Christophe Junillon, managing director of Atkins nuclear & power, EMEA, said: “The security and affordability of our energy supply is front and centre of our cost-of-living crisis: the acceleration of net zero energy projects is urgently needed to deliver a secure, affordable and resilient supply for the future. 

“To meet the UK’s net zero targets and ensure a secure and resilient energy supply in the future, the UK’s electricity generation build rate must increase five-fold. We urgently need to build more energy generation and supporting  infrastructure than ever before. 

“We look forward to working with government to help speed up the development of low carbon technology and maximise investment in new nuclear to prevent a short-term energy crisis becoming a long-term problem for our country.”  

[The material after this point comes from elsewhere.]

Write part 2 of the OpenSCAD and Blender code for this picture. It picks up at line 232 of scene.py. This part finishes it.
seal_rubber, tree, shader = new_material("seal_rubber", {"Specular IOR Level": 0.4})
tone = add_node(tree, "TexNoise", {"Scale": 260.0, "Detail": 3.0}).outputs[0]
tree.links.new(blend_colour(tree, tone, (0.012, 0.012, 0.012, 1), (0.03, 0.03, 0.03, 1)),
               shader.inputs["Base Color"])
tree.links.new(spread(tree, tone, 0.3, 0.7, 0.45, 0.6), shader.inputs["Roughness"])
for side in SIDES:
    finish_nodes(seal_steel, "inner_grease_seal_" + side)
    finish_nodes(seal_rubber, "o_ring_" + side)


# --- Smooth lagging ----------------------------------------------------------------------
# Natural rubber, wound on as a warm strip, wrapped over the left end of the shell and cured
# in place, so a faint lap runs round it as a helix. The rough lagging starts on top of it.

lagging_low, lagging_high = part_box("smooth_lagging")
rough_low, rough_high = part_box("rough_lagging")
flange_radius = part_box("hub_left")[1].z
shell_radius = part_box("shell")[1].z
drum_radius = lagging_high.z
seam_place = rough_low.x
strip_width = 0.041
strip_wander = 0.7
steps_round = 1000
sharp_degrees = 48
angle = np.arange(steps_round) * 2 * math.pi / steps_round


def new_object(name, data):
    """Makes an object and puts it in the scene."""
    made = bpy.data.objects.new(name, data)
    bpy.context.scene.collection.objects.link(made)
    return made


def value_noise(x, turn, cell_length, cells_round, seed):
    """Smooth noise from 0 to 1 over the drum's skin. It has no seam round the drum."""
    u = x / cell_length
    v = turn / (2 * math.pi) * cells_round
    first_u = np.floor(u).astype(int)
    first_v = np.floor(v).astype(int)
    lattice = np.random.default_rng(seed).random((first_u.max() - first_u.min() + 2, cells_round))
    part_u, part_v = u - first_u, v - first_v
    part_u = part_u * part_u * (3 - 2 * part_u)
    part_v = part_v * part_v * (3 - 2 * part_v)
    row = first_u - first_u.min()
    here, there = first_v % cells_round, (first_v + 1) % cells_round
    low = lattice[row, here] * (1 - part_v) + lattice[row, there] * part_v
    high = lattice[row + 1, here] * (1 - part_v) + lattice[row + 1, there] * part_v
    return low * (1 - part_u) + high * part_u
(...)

Colin Wood, AECOM chief executive for Europe and India, said: “The new prime minister is to lead a country which, in economic terms, is set to face one of the toughest winters in living history. Rising inflation and the energy price shock will mean that many people have to make difficult decisions about how to spend their money. It is a crisis for which infrastructure is one of the paths to recovery.

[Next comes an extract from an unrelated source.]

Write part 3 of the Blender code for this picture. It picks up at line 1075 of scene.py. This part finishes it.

“Our message to the incoming prime minister is not new, but it needs reiterating: investment in both big ticket infrastructure projects as well as smaller regional and local schemes is critical. For example, we won’t be able to achieve an affordable, sustainable and secure energy supply and reach net zero without significant investment in energy infrastructure, such as offshore renewables.

“To grow the economy and to level up, the infrastructure sector can do more than build, it can design with outcomes for community, value and sustainability at a scheme’s heart. Encouraging innovation and harnessing new technologies will be critical to developing infrastructure which allows people to optimise how they choose to live and work in their local communities. 

“Sustainable, well-insulated, fit-for-purpose homes that are connected by safe, reliable public transport choices is integral to growing our economies across the UK, focusing on the creation of jobs, skills and economic prosperity in those regions that need it the most.

“Liz Truss has laid out her vision for an ‘aspiration nation’ full of opportunity, with local areas revitalised the same way as London Docklands. Encouragingly, she has already committed to delivering the ‘full fat’ Northern Powerhouse Rail project, which will drive investment and growth in major northern cities. At the same time tackling the cost of energy is central to her plans. Industry is ready and set, with the skills and knowledge to deliver this.

“As an industry, we understand the immediate pressures on the public purse and that people will need short term, quick fixes to help alleviate the cost of living crisis. But we implore the new prime minister to invest in the long term too with a clear pipeline of deliverable projects and empower the industry to build resilient infrastructure which gets to the root of many of our problems.”

Jamie Holmes, CEO of VU.CITY, said: “With Liz Truss’s accession to prime minister finally confirmed, her biggest challenge is still ahead of her - winning over red wall voters and maintaining a Conservative majority in the next general election.

“Levelling up featured in neither candidates’ campaigns and reneging on promises to ‘level up’ left-behind towns and cities, coupled with a spate of political scandals, is the perfect recipe for distrust and disillusionment. Creating a disconnect between politicians and voters could make the Conservatives fundamentally unelectable, marking the end of their 12-year reign.

“The Conservative Party must heal the rifts created by the leadership battle. The government needs to sharply refocus on levelling up or risk breaking the trust of the nation for good.”